Given exercise:
Copy every line of the data in which the word "with" occurs.

Input rows:
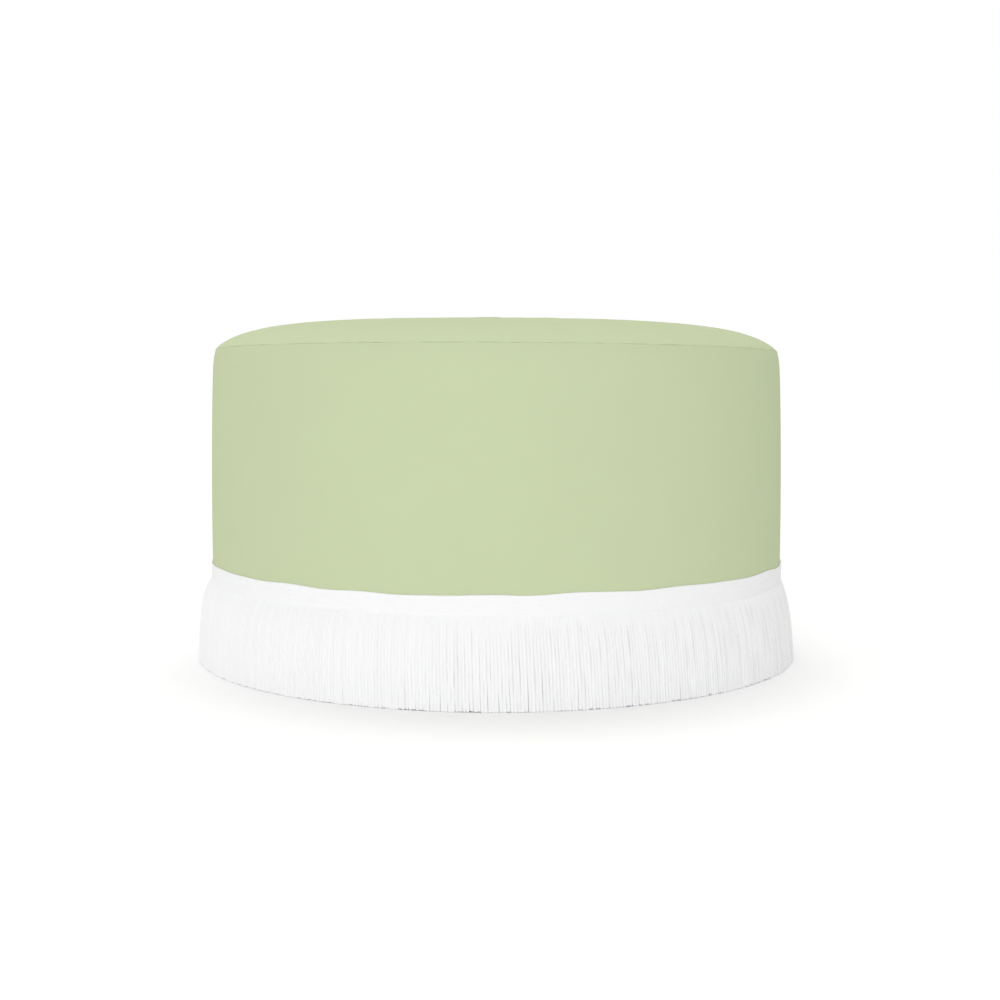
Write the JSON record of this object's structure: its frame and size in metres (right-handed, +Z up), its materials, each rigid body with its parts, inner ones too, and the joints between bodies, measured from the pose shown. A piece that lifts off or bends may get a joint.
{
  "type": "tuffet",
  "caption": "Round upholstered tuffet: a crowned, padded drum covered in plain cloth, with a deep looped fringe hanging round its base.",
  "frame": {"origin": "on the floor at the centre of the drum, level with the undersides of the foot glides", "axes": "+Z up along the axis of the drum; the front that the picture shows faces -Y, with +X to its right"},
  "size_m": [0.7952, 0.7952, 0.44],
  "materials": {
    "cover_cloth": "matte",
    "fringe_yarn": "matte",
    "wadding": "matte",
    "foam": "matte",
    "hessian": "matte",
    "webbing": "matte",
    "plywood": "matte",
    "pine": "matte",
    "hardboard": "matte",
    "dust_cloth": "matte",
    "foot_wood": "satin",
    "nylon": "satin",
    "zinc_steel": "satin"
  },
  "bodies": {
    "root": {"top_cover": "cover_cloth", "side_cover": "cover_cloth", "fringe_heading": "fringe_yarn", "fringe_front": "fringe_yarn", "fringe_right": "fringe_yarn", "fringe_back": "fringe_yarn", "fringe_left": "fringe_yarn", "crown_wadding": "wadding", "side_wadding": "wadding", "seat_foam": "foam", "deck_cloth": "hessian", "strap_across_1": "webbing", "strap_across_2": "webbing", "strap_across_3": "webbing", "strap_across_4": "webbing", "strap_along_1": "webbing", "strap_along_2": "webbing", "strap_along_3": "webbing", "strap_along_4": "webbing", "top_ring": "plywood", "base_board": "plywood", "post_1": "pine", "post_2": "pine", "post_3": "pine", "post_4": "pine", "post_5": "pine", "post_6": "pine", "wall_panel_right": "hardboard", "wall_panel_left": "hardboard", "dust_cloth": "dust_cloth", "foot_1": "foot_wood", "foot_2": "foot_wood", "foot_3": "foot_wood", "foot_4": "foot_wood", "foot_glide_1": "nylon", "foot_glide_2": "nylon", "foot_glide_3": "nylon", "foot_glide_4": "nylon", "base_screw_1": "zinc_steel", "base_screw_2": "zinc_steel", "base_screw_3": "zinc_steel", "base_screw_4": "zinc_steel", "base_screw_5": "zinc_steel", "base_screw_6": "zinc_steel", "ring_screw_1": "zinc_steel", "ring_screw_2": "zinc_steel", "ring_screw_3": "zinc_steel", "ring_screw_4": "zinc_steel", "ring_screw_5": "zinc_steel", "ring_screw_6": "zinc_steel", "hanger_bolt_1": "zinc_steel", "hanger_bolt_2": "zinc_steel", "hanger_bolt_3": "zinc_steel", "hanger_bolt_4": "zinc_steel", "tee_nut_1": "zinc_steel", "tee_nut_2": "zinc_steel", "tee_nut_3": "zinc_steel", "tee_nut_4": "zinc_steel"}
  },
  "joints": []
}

...

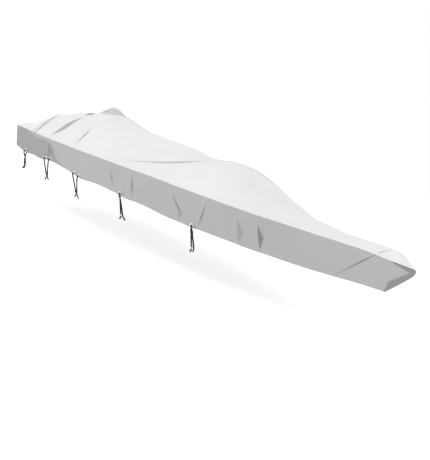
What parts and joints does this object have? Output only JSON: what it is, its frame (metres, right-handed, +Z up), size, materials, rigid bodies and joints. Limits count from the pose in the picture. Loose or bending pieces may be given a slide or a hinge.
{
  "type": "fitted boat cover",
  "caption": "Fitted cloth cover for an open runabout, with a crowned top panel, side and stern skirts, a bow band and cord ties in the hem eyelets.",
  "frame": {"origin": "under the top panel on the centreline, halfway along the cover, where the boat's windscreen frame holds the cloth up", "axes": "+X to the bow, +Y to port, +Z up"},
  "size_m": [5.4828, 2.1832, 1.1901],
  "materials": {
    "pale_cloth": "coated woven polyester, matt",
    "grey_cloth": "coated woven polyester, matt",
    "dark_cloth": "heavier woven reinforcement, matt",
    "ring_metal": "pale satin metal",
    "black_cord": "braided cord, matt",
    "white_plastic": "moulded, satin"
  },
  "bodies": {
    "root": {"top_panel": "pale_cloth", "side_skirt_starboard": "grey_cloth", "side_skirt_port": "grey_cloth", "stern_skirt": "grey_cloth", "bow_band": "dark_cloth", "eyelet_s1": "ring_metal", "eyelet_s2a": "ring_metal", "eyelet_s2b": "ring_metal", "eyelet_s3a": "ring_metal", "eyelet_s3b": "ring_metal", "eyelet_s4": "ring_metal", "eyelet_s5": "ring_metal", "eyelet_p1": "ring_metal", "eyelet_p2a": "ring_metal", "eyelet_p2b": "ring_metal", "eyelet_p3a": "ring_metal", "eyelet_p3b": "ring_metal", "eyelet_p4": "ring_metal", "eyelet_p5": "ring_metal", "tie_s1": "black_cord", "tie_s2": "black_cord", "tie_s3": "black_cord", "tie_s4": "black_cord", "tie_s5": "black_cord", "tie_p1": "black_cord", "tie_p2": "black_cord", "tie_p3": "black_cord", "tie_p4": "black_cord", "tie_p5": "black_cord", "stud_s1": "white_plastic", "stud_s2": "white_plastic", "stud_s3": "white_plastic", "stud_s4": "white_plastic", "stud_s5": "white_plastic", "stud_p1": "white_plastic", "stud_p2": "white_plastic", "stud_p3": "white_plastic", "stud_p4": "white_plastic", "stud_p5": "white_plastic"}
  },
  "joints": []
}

Result of this task:
Write the JSON record of this object's structure: its frame and size in metres (right-handed, +Z up), its materials, each rigid body with its parts, inner ones too, and the joints between bodies, measured from the pose shown. A piece that lifts off or bends may get a joint.
  "caption": "Round upholstered tuffet: a crowned, padded drum covered in plain cloth, with a deep looped fringe hanging round its base.",
  "frame": {"origin": "on the floor at the centre of the drum, level with the undersides of the foot glides", "axes": "+Z up along the axis of the drum; the front that the picture shows faces -Y, with +X to its right"},
  "caption": "Fitted cloth cover for an open runabout, with a crowned top panel, side and stern skirts, a bow band and cord ties in the hem eyelets.",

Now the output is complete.